Given problem. Find how many lines contain "handed" and state only that number.

** START **

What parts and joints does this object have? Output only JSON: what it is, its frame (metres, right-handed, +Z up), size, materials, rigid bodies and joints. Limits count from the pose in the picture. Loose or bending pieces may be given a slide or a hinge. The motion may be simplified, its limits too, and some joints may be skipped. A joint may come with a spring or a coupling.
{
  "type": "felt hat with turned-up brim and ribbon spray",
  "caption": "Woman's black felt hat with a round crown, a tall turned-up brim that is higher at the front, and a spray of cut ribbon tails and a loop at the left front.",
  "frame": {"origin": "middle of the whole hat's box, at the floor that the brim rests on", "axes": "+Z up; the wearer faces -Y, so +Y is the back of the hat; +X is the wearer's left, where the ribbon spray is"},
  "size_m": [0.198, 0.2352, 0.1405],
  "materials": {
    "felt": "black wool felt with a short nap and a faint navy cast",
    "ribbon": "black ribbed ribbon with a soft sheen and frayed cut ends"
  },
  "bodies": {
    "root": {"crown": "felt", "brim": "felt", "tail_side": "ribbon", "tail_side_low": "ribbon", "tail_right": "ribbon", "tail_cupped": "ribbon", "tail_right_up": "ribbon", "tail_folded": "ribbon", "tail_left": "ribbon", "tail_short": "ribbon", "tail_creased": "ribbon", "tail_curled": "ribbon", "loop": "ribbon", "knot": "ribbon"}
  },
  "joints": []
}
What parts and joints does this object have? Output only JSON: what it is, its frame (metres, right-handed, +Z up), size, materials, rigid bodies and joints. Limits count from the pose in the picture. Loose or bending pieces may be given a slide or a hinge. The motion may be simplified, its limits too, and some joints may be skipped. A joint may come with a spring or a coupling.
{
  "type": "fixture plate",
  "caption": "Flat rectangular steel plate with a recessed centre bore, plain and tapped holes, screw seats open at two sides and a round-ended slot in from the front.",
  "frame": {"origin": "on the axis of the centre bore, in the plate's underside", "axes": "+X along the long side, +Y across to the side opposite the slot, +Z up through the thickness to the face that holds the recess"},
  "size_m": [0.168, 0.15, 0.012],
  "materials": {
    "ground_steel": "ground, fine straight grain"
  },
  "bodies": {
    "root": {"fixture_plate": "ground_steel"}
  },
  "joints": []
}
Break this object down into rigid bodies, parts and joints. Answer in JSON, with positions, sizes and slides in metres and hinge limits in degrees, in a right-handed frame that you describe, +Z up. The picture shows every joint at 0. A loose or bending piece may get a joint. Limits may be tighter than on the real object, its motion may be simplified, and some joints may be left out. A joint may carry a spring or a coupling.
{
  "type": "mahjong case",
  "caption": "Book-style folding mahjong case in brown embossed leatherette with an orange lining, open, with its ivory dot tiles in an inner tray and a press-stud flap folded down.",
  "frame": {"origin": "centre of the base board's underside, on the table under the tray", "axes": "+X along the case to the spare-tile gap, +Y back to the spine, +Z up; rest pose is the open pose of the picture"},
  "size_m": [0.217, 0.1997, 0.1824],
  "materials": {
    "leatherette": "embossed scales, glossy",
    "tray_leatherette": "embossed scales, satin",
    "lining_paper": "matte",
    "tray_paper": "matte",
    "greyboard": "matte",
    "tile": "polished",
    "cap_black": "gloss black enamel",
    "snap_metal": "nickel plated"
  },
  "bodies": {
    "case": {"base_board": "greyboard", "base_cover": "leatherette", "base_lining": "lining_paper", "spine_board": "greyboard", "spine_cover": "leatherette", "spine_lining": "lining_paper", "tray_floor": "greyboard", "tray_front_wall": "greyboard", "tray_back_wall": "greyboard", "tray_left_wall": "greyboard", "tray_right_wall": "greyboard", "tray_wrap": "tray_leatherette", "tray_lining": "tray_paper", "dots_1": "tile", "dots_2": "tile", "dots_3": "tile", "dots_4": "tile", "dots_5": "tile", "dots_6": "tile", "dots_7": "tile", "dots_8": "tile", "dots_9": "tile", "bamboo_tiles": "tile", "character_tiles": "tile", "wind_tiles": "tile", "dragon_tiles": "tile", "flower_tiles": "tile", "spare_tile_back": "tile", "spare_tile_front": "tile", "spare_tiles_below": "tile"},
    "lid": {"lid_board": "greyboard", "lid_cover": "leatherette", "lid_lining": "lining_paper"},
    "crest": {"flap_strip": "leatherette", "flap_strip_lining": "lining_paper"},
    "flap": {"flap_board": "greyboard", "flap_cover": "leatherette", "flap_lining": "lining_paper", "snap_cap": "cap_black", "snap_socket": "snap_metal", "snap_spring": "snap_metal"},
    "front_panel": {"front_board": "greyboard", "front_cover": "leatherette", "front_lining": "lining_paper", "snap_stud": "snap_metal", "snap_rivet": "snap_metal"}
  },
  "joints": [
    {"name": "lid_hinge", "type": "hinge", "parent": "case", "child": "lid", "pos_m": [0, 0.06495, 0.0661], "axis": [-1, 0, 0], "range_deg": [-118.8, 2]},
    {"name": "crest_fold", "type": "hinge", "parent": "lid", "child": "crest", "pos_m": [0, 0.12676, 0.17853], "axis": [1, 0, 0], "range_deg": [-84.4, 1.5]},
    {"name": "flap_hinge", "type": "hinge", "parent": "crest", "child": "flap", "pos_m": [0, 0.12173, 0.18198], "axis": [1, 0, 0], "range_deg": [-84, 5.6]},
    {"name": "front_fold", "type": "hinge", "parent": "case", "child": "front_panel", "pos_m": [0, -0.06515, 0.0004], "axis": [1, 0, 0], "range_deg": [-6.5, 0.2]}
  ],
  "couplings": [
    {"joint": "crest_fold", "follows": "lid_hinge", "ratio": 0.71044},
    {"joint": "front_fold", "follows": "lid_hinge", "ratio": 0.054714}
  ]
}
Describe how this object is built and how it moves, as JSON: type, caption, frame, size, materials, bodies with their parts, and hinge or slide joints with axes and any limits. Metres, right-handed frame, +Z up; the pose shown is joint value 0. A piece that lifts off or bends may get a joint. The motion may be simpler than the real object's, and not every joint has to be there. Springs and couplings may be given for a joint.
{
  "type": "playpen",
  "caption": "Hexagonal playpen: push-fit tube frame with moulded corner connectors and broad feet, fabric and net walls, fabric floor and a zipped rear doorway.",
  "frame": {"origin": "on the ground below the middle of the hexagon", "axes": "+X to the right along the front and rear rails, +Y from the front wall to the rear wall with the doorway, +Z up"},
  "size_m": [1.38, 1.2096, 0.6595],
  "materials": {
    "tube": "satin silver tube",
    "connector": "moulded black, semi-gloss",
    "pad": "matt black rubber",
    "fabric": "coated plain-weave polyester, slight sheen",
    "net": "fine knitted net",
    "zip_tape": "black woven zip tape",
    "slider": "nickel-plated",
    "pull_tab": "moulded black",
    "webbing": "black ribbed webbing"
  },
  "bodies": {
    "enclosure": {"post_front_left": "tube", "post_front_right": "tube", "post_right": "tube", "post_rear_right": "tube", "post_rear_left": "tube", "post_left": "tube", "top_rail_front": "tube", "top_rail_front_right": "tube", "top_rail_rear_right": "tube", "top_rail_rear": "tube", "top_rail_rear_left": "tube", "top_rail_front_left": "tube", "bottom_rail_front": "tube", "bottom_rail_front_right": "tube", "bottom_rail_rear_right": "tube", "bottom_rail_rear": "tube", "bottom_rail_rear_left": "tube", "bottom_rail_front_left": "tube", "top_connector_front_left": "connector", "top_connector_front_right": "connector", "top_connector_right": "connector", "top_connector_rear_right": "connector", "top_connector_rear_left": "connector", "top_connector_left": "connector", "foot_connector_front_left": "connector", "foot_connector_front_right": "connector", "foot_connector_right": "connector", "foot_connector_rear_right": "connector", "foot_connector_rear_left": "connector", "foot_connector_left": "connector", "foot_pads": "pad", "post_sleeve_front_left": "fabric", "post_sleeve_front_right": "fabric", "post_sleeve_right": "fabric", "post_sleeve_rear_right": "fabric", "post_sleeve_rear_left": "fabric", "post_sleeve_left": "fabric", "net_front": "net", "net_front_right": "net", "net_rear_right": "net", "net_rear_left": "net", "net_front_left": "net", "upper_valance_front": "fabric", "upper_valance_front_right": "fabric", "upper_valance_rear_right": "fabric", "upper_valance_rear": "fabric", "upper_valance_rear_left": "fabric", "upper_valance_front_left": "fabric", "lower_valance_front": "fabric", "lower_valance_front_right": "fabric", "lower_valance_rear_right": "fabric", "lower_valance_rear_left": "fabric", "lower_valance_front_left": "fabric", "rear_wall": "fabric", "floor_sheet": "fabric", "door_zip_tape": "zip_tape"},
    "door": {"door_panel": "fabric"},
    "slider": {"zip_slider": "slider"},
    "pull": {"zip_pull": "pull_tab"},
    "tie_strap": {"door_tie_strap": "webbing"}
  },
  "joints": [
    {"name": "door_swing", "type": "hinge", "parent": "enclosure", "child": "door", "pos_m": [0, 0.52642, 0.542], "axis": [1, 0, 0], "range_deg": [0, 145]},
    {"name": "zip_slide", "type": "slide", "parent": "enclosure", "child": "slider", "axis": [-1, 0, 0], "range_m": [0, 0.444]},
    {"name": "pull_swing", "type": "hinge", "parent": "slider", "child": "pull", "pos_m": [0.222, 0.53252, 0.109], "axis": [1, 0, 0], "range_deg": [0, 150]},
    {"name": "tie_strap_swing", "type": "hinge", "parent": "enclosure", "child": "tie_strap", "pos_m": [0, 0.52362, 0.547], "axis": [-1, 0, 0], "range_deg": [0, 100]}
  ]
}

** END **
** START **

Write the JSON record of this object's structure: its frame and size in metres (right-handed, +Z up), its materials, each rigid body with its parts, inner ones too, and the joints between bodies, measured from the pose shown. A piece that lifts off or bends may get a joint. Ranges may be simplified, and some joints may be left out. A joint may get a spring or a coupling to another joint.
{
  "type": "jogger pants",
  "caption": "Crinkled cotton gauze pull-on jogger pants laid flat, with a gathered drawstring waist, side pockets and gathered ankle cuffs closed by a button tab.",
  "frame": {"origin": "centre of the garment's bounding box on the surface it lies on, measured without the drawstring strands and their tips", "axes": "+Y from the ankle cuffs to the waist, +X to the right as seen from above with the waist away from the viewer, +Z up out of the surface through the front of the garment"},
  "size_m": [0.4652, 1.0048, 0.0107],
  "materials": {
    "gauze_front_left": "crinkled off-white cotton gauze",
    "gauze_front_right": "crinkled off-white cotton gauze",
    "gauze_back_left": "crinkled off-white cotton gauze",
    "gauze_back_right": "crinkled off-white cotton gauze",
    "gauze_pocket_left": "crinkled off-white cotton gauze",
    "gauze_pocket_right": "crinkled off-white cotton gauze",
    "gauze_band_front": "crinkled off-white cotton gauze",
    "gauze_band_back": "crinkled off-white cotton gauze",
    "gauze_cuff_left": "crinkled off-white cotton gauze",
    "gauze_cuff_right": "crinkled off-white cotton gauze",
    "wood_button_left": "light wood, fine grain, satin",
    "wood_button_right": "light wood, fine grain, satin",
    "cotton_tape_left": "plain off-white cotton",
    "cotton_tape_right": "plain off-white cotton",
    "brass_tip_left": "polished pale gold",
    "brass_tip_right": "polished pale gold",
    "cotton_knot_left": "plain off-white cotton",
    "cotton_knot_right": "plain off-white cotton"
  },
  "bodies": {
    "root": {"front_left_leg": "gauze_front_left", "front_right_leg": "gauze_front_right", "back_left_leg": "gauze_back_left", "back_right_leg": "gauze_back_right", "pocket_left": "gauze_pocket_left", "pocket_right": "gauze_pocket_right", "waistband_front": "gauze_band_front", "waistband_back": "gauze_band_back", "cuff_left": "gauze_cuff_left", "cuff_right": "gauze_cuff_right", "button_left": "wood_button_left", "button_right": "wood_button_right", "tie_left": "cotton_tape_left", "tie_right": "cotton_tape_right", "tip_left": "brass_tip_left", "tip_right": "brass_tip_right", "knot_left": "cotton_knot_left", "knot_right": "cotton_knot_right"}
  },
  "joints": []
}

** END **

Answer to this exercise. 5